Sunday, June 12, 2016

The Real Housewives and A Real Jerk

2016-06-12 Lk 07 36 - 08 03

The Real Housewives and A Real Jerk


Reality TV has given us so much. So much sleaze. So much shouting. So many bachelors and bachelorettes, survivors, idols, voices, top gear, top chefs and top models. And Housewives. Not fake housewives. Real housewives. The Real Housewives of Orange County, New York City, Atlanta, New Jersey, Washington D.C., Beverly Hills, Potomac, Dallas, and Sevierville. Maybe not Sevierville. Yet.


I'm not a big fan of reality. On TV or anywhere. Neither was Simon the Pharisee. Simon the Pharisee threw a simply marvelous dinner party. He invited Jesus as guest of honor. I think he wanted to see if Jesus was really real or really fake. But the party's over when Simon finds out it's not Jesus who's play-acting in this little dinner theater. Jesus puts Simon in his place. And Jesus gives the real disciple a place at the table and a place in God's house.


--


"Housewives." It sounds so 1950's, doesn't it? Like early television. Black and white. Well, mainly white. Almost exclusively white. Ward and Darren and person of green color Herman Munster went off to work while June, Samantha, and Lily did their little housey-wifey things. This was not Reality TV. We knew that. But when you only have three channels, you accept a soap- and cigarette-sponsored world.


I think Simon the Pharisee accepted his world, too. But he also wanted to test reality. He wanted to see if Jesus fit into his. Simon's world was pretty black and white. You were a servant, or you were served. You were sinful, or you were saved. You were a man at the table. Or you were something less. Everybody knew their place. Simon's question was, "Does Jesus have a place in MY world?"

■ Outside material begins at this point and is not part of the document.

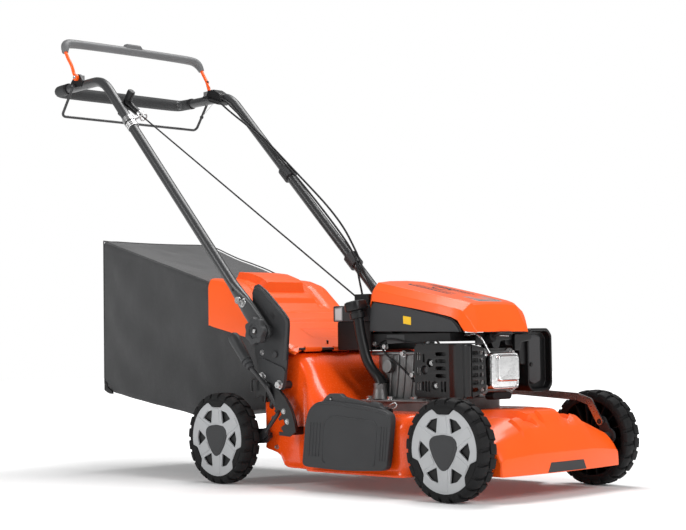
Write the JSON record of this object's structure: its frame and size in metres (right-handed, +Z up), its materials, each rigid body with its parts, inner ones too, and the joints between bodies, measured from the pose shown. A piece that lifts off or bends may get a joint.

At a 1st century dinner party, Your place as guest was preordained. The tables were arranged in a "U" pattern. The open end was for the servants to enter and leave with refills. The tables were low, just above floor level. You reclined for dinner. You stretched out on kind of a thin futon, with your left arm supporting you, and you ate and drank wine with your right hand. You curled your legs and bare feet behind you. This was how civilized people supped. It doesn't sound very comfortable to me. But then, La-z-boys weren't invented until 1927. Know what else was invented in 1927? Television. I kid you not. Coincidence? Or act of God?


Everybody in Simon the Pharisee's world knew their place. Simon knew everybody's place. Except for Jesus. Simon wasn't so sure about his place. But he'd find out. Let's tune in.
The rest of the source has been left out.